SMART MONEY: What to do with a lump-sum distribution
DEAR BRUCE: I’m 58 years old with no set date for retirement. My former employer sent me a lump-sum distribution of $13,000.
Should I ride with the amount until retirement or roll it over into an IRA? — Warren
DEAR WARREN: You haven’t mentioned if you need the $13,000. If that is not the case, then by all means I would certainly consider rolling it over. That’s because you would have roughly 12 years that the $13,000 can grow without any income tax being assessed against you, which is a considerable savings.
If, in fact, you want the money, that’s a different matter, and it’s entirely possible you will have to pay a rather steep assessment in terms of any income tax that may be due. But if these retirement funds have up until now incurred no tax liability, I would continue with that for the next 12 years.
DEAR BRUCE: I have a question about a neighbor’s tree that not only hangs way over our property line, but is killing my cherry tree. He loves this tree, and he actually had a guy come trim his side, but not mine.
It’s going to cost us about $600 to $1,000 to have it trimmed and hauled away.
Are we the ones who have to pay to have this taken care of, or is it our neighbor’s responsibility to pay for it? — C.F.

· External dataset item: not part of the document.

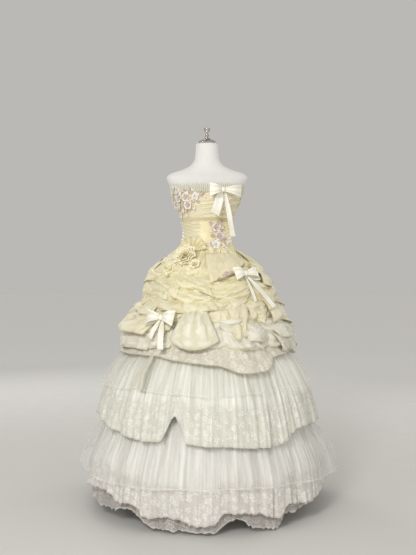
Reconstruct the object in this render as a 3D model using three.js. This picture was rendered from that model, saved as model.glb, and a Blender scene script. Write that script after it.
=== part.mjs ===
import * as THREE from 'three';

// A strapless ball gown on a limbless dress form. Sizes are in millimetres.
// The gown faces -Y, +X is to the right as seen from the front, and the round base stands on z = 0.
// A turn is an angle in degrees about the upright axis: 0 is the centre front and 90 is +X.

// Driving sizes
const NECKLINE = 1388;
const DRAPE_EDGE = 1236;
const BODICE_EDGE = 1100;
const FORM_FOOT = 860;
const NECK_TOP = 1590;
const SEAM = 0.3;
const WEAR_GAP = 0.6;
const TRIM_GAP = 0.95;
const FAR_OUT = 900;
const BODICE_CLOTH = 2;
const SKIRT_CLOTH = 1.5;
const SHEER_CLOTH = 1.2;
const POLE_RADIUS = 12;
const BASE_RADIUS = 170;
const BASE_HEIGHT = 25;
const FORM_COLUMNS = 32;
const BACK_BUTTONS = 6;
const STRIP_TURN = -35;

// Half widths of the dress form to the side, the front and the back at each height
const FORM = [
  { z: 860, side: 150, front: 98, back: 112 },
  { z: 980, side: 165, front: 112, back: 128 },
  { z: 1100, side: 128, front: 118, back: 104 },
  { z: 1140, side: 113, front: 101, back: 91 },
  { z: 1195, side: 105, front: 91, back: 83 },
  { z: 1236, side: 112, front: 99, back: 85 },
  { z: 1280, side: 124, front: 110, back: 88 },
  { z: 1320, side: 142, front: 120, back: 92 },
  { z: 1355, side: 152, front: 121, back: 94 },
  { z: 1388, side: 160, front: 108, back: 94 },
  { z: 1415, side: 173, front: 92, back: 88 },
  { z: 1438, side: 182, front: 76, back: 78 },
  { z: 1456, side: 166, front: 62, back: 66 },
  { z: 1474, side: 113, front: 54, back: 58 },
  { z: 1494, side: 74, front: 48, back: 53 },
  { z: 1525, side: 54, front: 45, back: 49 },
  { z: 1590, side: 49, front: 44, back: 46 },
];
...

DEAR C.F.: Some people just have no sense of responsibility, but your neighbor does have reasonability for any of the tree that comes over on your property. The problem is he either has to agree to pay or you have to sue him.
It is your job to make him understand and accept that reasonability.
The troublesome part is you’ll probably have to spend the money to have the trimming done and hauled away, although $600 to $1,000 seems pretty heavy.
Contact your neighbor, explain the situation and what his responsibilities are. He may accept them. It’s worth a shot.